So in the psychological beginning there was the split after which all later developments have been patterned. But what happens if at some future time, for traumatic, ideological, or other reasons, the externalization of "bad" parts as a "remedy" proves insufficient for retaining a sense of inner wholeness and goodness. At such times, for the sake of "healing" the breach, externalization may be compelled to proceed further into annihilation of the split-off part of the self, i.e. killing in war, or even extermination in a holocaust. The breached being of human beings may every so often erupt into cosmic rage as the narcissistic injury of "injustice" propels a dynamism of limitless revenge against the bad side of the split. Be it tiny terrorist groups or small as well as large nations, the capacity for mass murder during surging rage is there because of the mounting psychic pressure to do away with the existential condition of being split, by exterminating the bad part of the split self. With traumatic histories and under the influence of ideological world views, which make the tolerance of "badness" narcissistically impossible, a shared fantasy of healing through killing can take over and usher in a new venture of utopian barbarism. Due to different psychohistorical developments, different human groups are not alike in being so predisposed. But the genocidal potential of humanity is unfortunately always there. It bodes ill for the future.

It would be easy to succumb to a pessimistic mood and to a judgmental conclusion that says that Germans will always be Germans and that, if they did it once, they could do it again. But try as I may to anticipate future trends, I keep coming up with a more optimistic conclusion. In essence it seems to me that the cycle of trauma repetition has been broken. My impressions, which are based only on observations from afar, pertain to the more general and dominant trends. They are not meant to ignore the disturbing phenomenon of Holocaust deniers or to underestimate vestiges of the past among some Germans of the older generation and the existence and activities of neo-Nazi groups that include young people. I can only paint the following picture in broad strokes.

To begin with, the post-World War II history of Germany did not seem at all to consist of a psychohistorical replay of the Weimar Republic, where a shaky democratic government was under constant violent attacks from both the extreme political right and the extreme political left. This time the democratic center patterned itself more after the British model of the party in power facing a loyal opposition. The reasons for this break with the past may go back to the two world wars.

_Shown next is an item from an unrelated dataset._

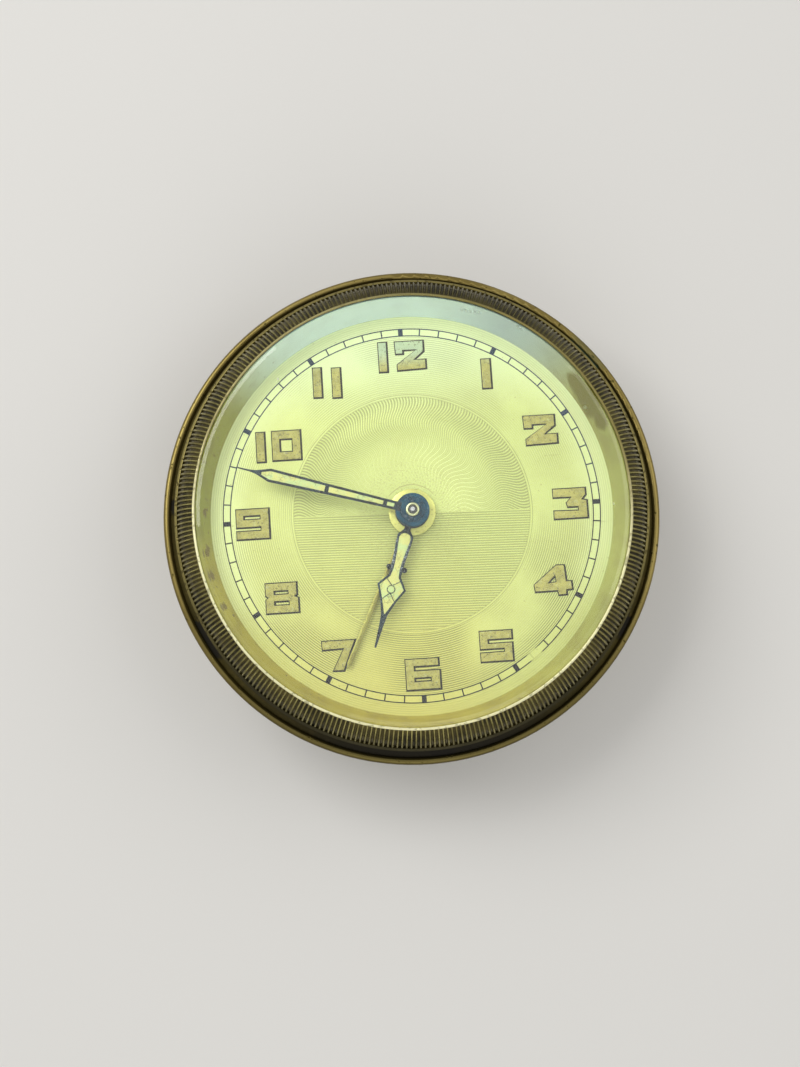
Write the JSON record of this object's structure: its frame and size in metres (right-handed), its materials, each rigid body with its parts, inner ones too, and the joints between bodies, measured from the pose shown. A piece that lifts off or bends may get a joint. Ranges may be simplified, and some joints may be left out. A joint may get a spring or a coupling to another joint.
{
  "type": "travel alarm clock",
  "caption": "Round travel alarm clock head: brass drum with rolled lip, fluted bezel, flat glass, block-numeral dial, skeleton hands and wind-up movement with rear keys.",
  "frame": {"origin": "centre of the rear rim, on the surface that the clock lies on", "axes": "+Z out of the dial along the centre arbor; 12 o'clock at +Y; 3 o'clock at +X"},
  "size_m": [0.07, 0.07, 0.0261],
  "materials": {
    "case_brass": "aged brass with dark patches",
    "bezel_brass": "antique brass, darker in the flutes",
    "cone_brass": "satin yellow brass with brown stains",
    "dial_gilt": "pale gilt, finely engraved",
    "glass": "clear flat glass",
    "plate_brass": "brushed movement brass",
    "alarm_brass": "plain brass",
    "steel": "bright steel",
    "blue_steel": "heat-blued steel",
    "filling": "cream luminous paint"
  },
  "bodies": {
    "case": {"case_shell": "case_brass", "back_cover": "case_brass", "back_cover_screws": "steel", "bezel": "bezel_brass", "glass": "glass", "cone_ring": "cone_brass", "dial": "dial_gilt", "front_plate": "plate_brass", "back_plate": "plate_brass", "pillars": "plate_brass", "pillar_nuts": "plate_brass", "click_springs": "steel", "shoulder_screws": "steel", "alarm_release_spring": "steel", "balance_screws": "plate_brass", "hairspring": "blue_steel"},
    "minute_hand": {"minute_hand": "blue_steel", "minute_hand_filling": "filling", "minute_hand_collet": "plate_brass", "cannon_pinion": "steel"},
    "hour_hand": {"hour_hand": "blue_steel", "hour_hand_filling": "filling", "hour_wheel": "plate_brass"},
    "minute_wheel": {"minute_wheel": "plate_brass"},
    "hand_setter": {"hand_set_arbor": "steel", "hand_set_knob": "case_brass"},
    "alarm_hand": {"alarm_hand": "alarm_brass", "alarm_wheel": "plate_brass"},
    "alarm_setter": {"alarm_set_arbor": "steel", "alarm_set_knob": "case_brass"},
    "fourth_wheel": {"fourth_wheel": "plate_brass", "fourth_pinion": "steel"},
    "escape_wheel": {"escape_wheel": "plate_brass", "escape_pinion": "steel"},
    "third_wheel": {"third_wheel": "plate_brass", "third_pinion": "steel"},
    "centre_wheel": {"centre_wheel": "plate_brass", "centre_arbor": "steel"},
    "time_barrel": {"time_barrel": "plate_brass", "time_barrel_lid": "plate_brass", "time_mainspring": "blue_steel"},
    "time_winder": {"time_barrel_arbor": "steel", "time_ratchet_wheel": "steel", "time_winding_key": "case_brass"},
    "time_click": {"time_click": "steel"},
    "pallet_lever": {"pallet_lever": "steel"},
    "balance": {"balance_wheel": "plate_brass", "balance_staff": "steel"},
    "regulator": {"regulator": "steel"},
    "alarm_barrel": {"alarm_barrel": "plate_brass", "alarm_barrel_lid": "plate_brass", "alarm_mainspring": "blue_steel"},
    "alarm_verge": {"alarm_verge_wheel": "plate_brass"},
    "alarm_winder": {"alarm_barrel_arbor": "steel", "alarm_ratchet_wheel": "steel", "alarm_winding_key": "case_brass"},
    "alarm_click": {"alarm_click": "steel"},
    "alarm_hammer": {"alarm_hammer": "steel"},
    "alarm_stop": {"alarm_stop_lever": "steel"}
  },
  "joints": [
    {"name": "minute_hand_turn", "type": "hinge", "parent": "case", "child": "minute_hand", "pos_m": [0, 0, 0.02], "axis": [0, 0, -1], "continuous": true},
    {"name": "hour_hand_turn", "type": "hinge", "parent": "case", "child": "hour_hand", "pos_m": [0, 0, 0.02], "axis": [0, 0, -1], "continuous": true},
    {"name": "minute_wheel_turn", "type": "hinge", "parent": "case", "child": "minute_wheel", "pos_m": [0, -0.0072, 0.017], "axis": [0, 0, -1], "continuous": true},
    {"name": "hand_set_turn", "type": "hinge", "parent": "case", "child": "hand_setter", "pos_m": [0, -0.0144, 0.01], "axis": [0, 0, -1], "continuous": true},
    {"name": "alarm_hand_turn", "type": "hinge", "parent": "case", "child": "alarm_hand", "pos_m": [0, 0, 0.02], "axis": [0, 0, -1], "continuous": true},
    {"name": "alarm_set_turn", "type": "hinge", "parent": "case", "child": "alarm_setter", "pos_m": [0.01169, 0.0027, 0.01], "axis": [0, 0, -1], "continuous": true},
    {"name": "fourth_wheel_turn", "type": "hinge", "parent": "case", "child": "fourth_wheel", "pos_m": [-0.00103, 0.01287, 0.0116], "axis": [0, 0, -1], "continuous": true},
    {"name": "escape_wheel_turn", "type": "hinge", "parent": "case", "child": "escape_wheel", "pos_m": [0.00588, 0.01226, 0.0116], "axis": [0, 0, -1], "continuous": true},
    {"name": "third_wheel_turn", "type": "hinge", "parent": "case", "child": "third_wheel", "pos_m": [-0.00882, 0.0074, 0.0116], "axis": [0, 0, -1], "continuous": true},
    {"name": "centre_wheel_turn", "type": "hinge", "parent": "case", "child": "centre_wheel", "pos_m": [0, 0, 0.0116], "axis": [0, 0, -1], "continuous": true},
    {"name": "time_barrel_turn", "type": "hinge", "parent": "case", "child": "time_barrel", "pos_m": [-0.01089, -0.00763, 0.0116], "axis": [0, 0, -1], "continuous": true},
    {"name": "time_key_turn", "type": "hinge", "parent": "case", "child": "time_winder", "pos_m": [-0.01089, -0.00763, 0.005], "axis": [0, 0, -1], "continuous": true},
    {"name": "time_click_lift", "type": "hinge", "parent": "case", "child": "time_click", "pos_m": [-0.01729, -0.00763, 0.0064], "axis": [0, 0, -1], "range_deg": [0, 12]},
    {"name": "pallet_lever_swing", "type": "hinge", "parent": "case", "child": "pallet_lever", "pos_m": [0.01114, 0.01418, 0.0116], "axis": [0, 0, -1], "range_deg": [-4, 4]},
    {"name": "balance_swing", "type": "hinge", "parent": "case", "child": "balance", "pos_m": [0.01681, 0.00942, 0.0116], "axis": [0, 0, -1], "range_deg": [-210, 210]},
    {"name": "regulator_turn", "type": "hinge", "parent": "case", "child": "regulator", "pos_m": [0.01681, 0.00942, 0.0066], "axis": [0, 0, -1], "range_deg": [-25, 25]},
    {"name": "alarm_barrel_turn", "type": "hinge", "parent": "case", "child": "alarm_barrel", "pos_m": [0.01089, -0.00763, 0.0116], "axis": [0, 0, -1], "continuous": true},
    {"name": "alarm_verge_turn", "type": "hinge", "parent": "case", "child": "alarm_verge", "pos_m": [0.02149, -0.0067, 0.0116], "axis": [0, 0, -1], "continuous": true},
    {"name": "alarm_key_turn", "type": "hinge", "parent": "case", "child": "alarm_winder", "pos_m": [0.01089, -0.00763, 0.005], "axis": [0, 0, -1], "continuous": true},
    {"name": "alarm_click_lift", "type": "hinge", "parent": "case", "child": "alarm_click", "pos_m": [0.00871, -0.01364, 0.0064], "axis": [0, 0, -1], "range_deg": [0, 12]},
    {"name": "alarm_hammer_swing", "type": "hinge", "parent": "case", "child": "alarm_hammer", "pos_m": [0.02063, -0.00178, 0.0116], "axis": [0, 0, 1], "range_deg": [-3, 6]},
    {"name": "alarm_stop_turn", "type": "hinge", "parent": "case", "child": "alarm_stop", "pos_m": [0.01896, -0.01455, 0.0066], "axis": [0, 0, -1], "range_deg": [0, 11]}
  ],
  "couplings": [
    {"joint": "hour_hand_turn", "follows": "minute_hand_turn", "ratio": 0.083333},
    {"joint": "minute_wheel_turn", "follows": "minute_hand_turn", "ratio": -0.33333},
    {"joint": "hand_set_turn", "follows": "minute_hand_turn", "ratio": 1},
    {"joint": "alarm_set_turn", "follows": "alarm_hand_turn", "ratio": -3},
    {"joint": "escape_wheel_turn", "follows": "fourth_wheel_turn", "ratio": -8},
    {"joint": "third_wheel_turn", "follows": "fourth_wheel_turn", "ratio": -0.13333},
    {"joint": "centre_wheel_turn", "follows": "fourth_wheel_turn", "ratio": 0.016667},
    {"joint": "time_barrel_turn", "follows": "fourth_wheel_turn", "ratio": -0.0027778},
    {"joint": "alarm_verge_turn", "follows": "alarm_barrel_turn", "ratio": -6}
  ]
}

Fritz Stern (1965) conducted a penetrating analysis of a particular type of cultural despair that drove Germans toward a leap from despair to utopia across all existing reality. And .he maintained that this mood, which originated in the second half of the nineteenth century, seized both the German right and the Nazis. He thus concluded that in many respects Nazi ideology resembled this earlier Germanic ideology. It was because of this particular historical legacy of cultural despair that certain consequences followed. Peace in 1919 signified only the continuation of war by other means, it ushered in a period of unprecedented violence, and in fact a second Thirty Years' War had begun (F. Stern 1975, 120). To elaborate, within the German psyche the First World War did not really end in 1918, so that eventually the Second World War unfolded as a psychohistorical replay of the first.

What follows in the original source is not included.